## EXERCISE
Repeat exactly the lines from the line containing "Reconstruct the object" through the last line of the records below, inclusive, and nothing else.

## MATERIAL SHOWN
__________________________________________________
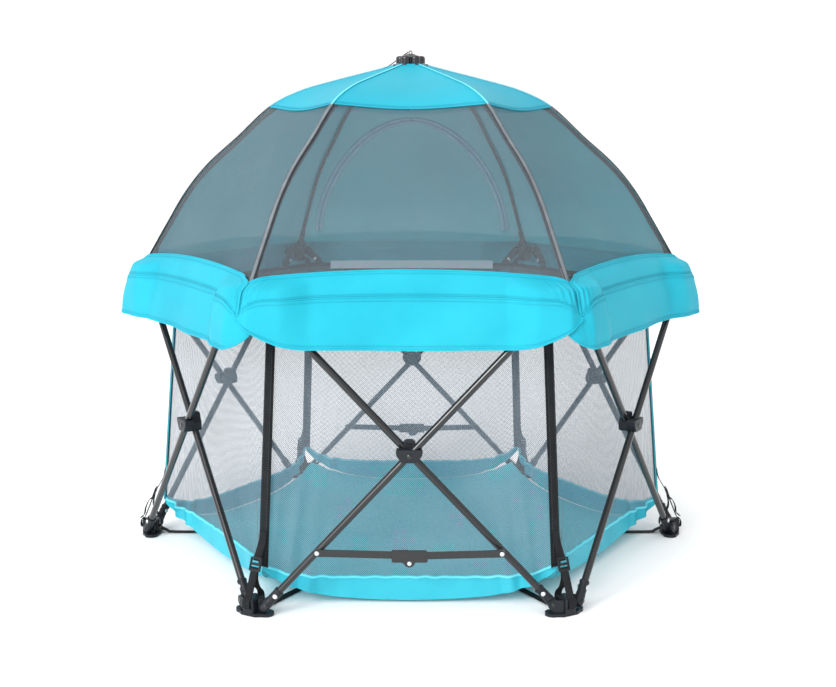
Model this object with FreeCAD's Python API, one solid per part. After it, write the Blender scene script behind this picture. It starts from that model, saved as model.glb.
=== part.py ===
"""Six-panel folding playpen with a domed canopy. Millimetres, Z up, ground at Z 0, front panel facing -Y.

Every wall is one scissor pair of tubes. A panel has its own axes: X along the panel from corner k to
corner k+1, Y into the pen, Z up. An outer tube runs from the low pivot at corner k to the high pivot at
corner k+1, and an inner tube crosses behind it. The two tubes lie on either side of the panel's plane.
"""
import FreeCAD, Part
import math
import os

os.makedirs("parts", exist_ok=True)
V = FreeCAD.Vector

# ---------------------------------------------------------------- named sizes
SIDE = 680.0            # corner to corner of one panel, and the radius of the foot circle
INSET = 34.0            # pivots stand this far from the corner, along the panel
Z_LOW = 24.0            # low pivots
TUBE_LEN = 896.0        # pivot to pivot
TUBE_R = 8.0            # scissor tube, 16 mm outside
TUBE_WALL = 1.2
LAYER = 8.3             # each tube's axis from the panel plane
PIN_R = 2.5
HUB_PIN_R = 3.0
FIT = 0.05              # radial play of a pin in its hole
SLEEVE_R = 10.8         # plastic boots on the tube ends
SLEEVE_LEN = 58.0

RUN = SIDE - 2 * INSET
THETA = math.acos(RUN / TUBE_LEN)                  # tube slope when the pen stands open
Z_HIGH = Z_LOW + TUBE_LEN * math.sin(THETA)        # high pivots
Z_MID = 0.5 * (Z_LOW + Z_HIGH)                     # crossing
FOLD = math.radians(37.0)                          # how far each tube turns as the pen folds

LOCK_T = 163.0          # lock bar pivots, along the tube from its low pivot
LOCK_DROP = 20.0        # the knee pin of the lock bars hangs this far below the end pins
BAR_H = 15.5
BAR_T = 3.8
BAR_GAP = 15.0          # the bars run this far above the knee pin at the latch

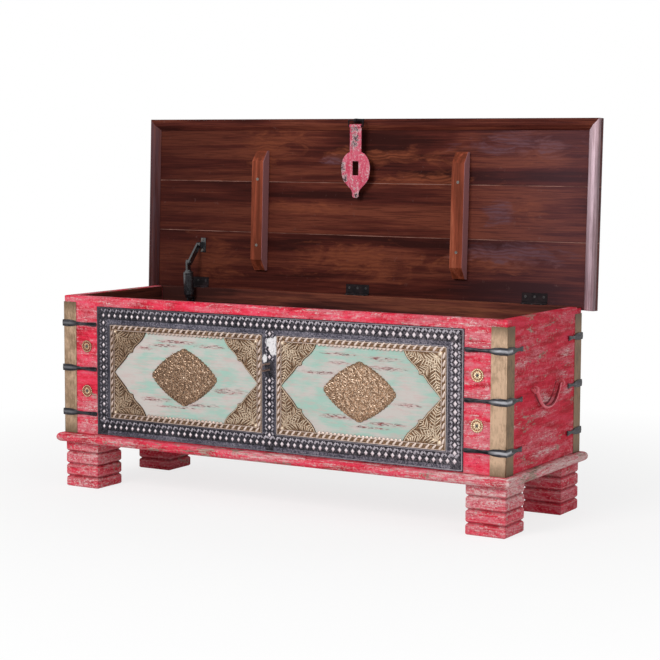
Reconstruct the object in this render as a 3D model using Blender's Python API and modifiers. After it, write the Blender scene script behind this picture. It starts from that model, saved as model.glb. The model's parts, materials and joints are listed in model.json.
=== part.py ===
import math

import bmesh
import bpy
from mathutils import Matrix, Vector
from mathutils.geometry import interpolate_bezier

# A storage chest: a painted wooden box on four grooved feet, with brass and iron
# mounts and a hinged lid that stands open. Metres, +Z up, the front towards -Y.
# The origin is on the floor, under the middle of the box.

# Box
BODY_WIDTH = 1.100
BODY_DEPTH = 0.370
BODY_HEIGHT = 0.312
PANEL_THICKNESS = 0.020
PANEL_EDGE_ROUND = 0.0015
SEAT_GAP = 0.0003
CUT_OVERRUN = 0.002
ROUND_PROFILE_SHARE = 0.5

# Base board and feet
BASE_THICKNESS = 0.021
BASE_OVERHANG = 0.015
BASE_ROUND_SHARE = 0.47
FOOT_HEIGHT = 0.103
FOOT_WIDTH = 0.088
FOOT_SIDE_INSET = 0.0003
FOOT_FRONT_INSET = 0.003
FOOT_GROOVE_WIDTH = 0.010
FOOT_GROOVE_DEPTH = 0.0045
FOOT_END_ROUND = 0.0025
FOOT_GROOVE_SHARES = (0.235, 0.505, 0.775)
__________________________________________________
## THE ANSWER
Reconstruct the object in this render as a 3D model using Blender's Python API and modifiers. After it, write the Blender scene script behind this picture. It starts from that model, saved as model.glb. The model's parts, materials and joints are listed in model.json.
=== part.py ===
import math

import bmesh
import bpy
from mathutils import Matrix, Vector
from mathutils.geometry import interpolate_bezier

# A storage chest: a painted wooden box on four grooved feet, with brass and iron
# mounts and a hinged lid that stands open. Metres, +Z up, the front towards -Y.
# The origin is on the floor, under the middle of the box.

# Box
BODY_WIDTH = 1.100
BODY_DEPTH = 0.370
BODY_HEIGHT = 0.312
PANEL_THICKNESS = 0.020
PANEL_EDGE_ROUND = 0.0015
SEAT_GAP = 0.0003
CUT_OVERRUN = 0.002
ROUND_PROFILE_SHARE = 0.5

# Base board and feet
BASE_THICKNESS = 0.021
BASE_OVERHANG = 0.015
BASE_ROUND_SHARE = 0.47
FOOT_HEIGHT = 0.103
FOOT_WIDTH = 0.088
FOOT_SIDE_INSET = 0.0003
FOOT_FRONT_INSET = 0.003
FOOT_GROOVE_WIDTH = 0.010
FOOT_GROOVE_DEPTH = 0.0045
FOOT_END_ROUND = 0.0025
FOOT_GROOVE_SHARES = (0.235, 0.505, 0.775)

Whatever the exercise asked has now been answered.